U.N. appeals for quake aid
$1 billion is requested to help 5.2 million of Turkey’s survivors, days after a plea for millions for Syrians.
UNITED NATIONS — The United Nations appealed Thursday for $1 billion to help 5.2 million earthquake survivors in Turkey, two days after starting a $397-million appeal to help nearly 5 million quake survivors across the border in Syria’s rebel-held northwest.
Stéphane Dujarric, a U.N. spokesman, was asked why the appeal for Turkey is targeted at only 5.2 million people when more than 15 million were reportedly affected there. He also was asked why the appeal is more than 2½ times larger than the one for almost the same number of people in Syria.
He said Thursday’s appeal “was designed in very close cooperation with the government of Turkey,” and “this is the number they came up with for the focus on people who need the most humanitarian aid, most quickly, and where the U.N. can be most effective.”
The disparity in the amounts requested, he said, is partly because “there is already a well-established humanitarian community ... working in Syria,” and because there was a $4.8-billion humanitarian appeal for Syria this year before the quake.
Both appeals are for emergency funds for the next three months, and will be followed by requests for longer-term help.
U.N. Secretary-General António Guterres said that $1 billion would allow aid groups to rapidly scale up support for government-led relief efforts in Turkey, including providing food, water and shelter to survivors of the magnitude 7.8 quake that devastated southern Turkey and northwestern Syria on Feb. 6.
“The needs are enormous, people are suffering, and there’s no time to lose,” Guterres said. “I urge the international community to step up and fully fund this critical effort in response to one of the biggest natural disasters of our times.”
He noted that “Turkey is home to the largest number of refugees in the world and has shown enormous generosity to its Syrian neighbors for years.”
More than 1.74 million refugees live in the part of Turkey affected by the quake, according to the U.N. refugee agency.

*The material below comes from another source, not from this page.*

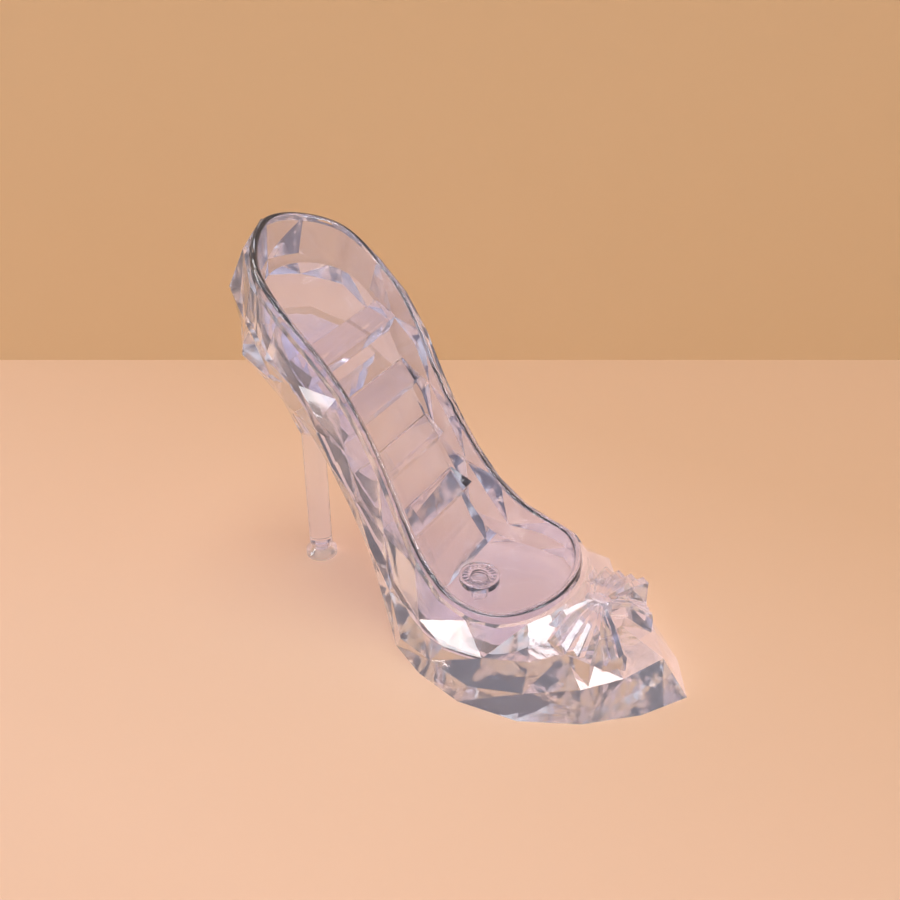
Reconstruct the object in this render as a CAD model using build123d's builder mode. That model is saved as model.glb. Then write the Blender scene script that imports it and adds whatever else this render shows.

The earthquake has left hundreds of thousands of people without shelter, food, water, heaters or medical care in freezing temperatures, and the U.N. has been criticized for being slow to get quake aid and heavy equipment into Syria’s northwest.
Before the earthquake, global humanitarian needs were already 25% higher this year than last, said Dujarric, the U.N. spokesman.
“Our humanitarian system is stretched to the limit,” he said, noting that many people needing aid are in areas beset by conflict and the effects of climate change.
He added that it was frustrating that “so many of these issues could be addressed beforehand,” but dealing with them “lands on the U.N.’s doorstep.”
“We hope that member states find the solidarity and generosity that is needed,” he said, “also from the public and private sector.”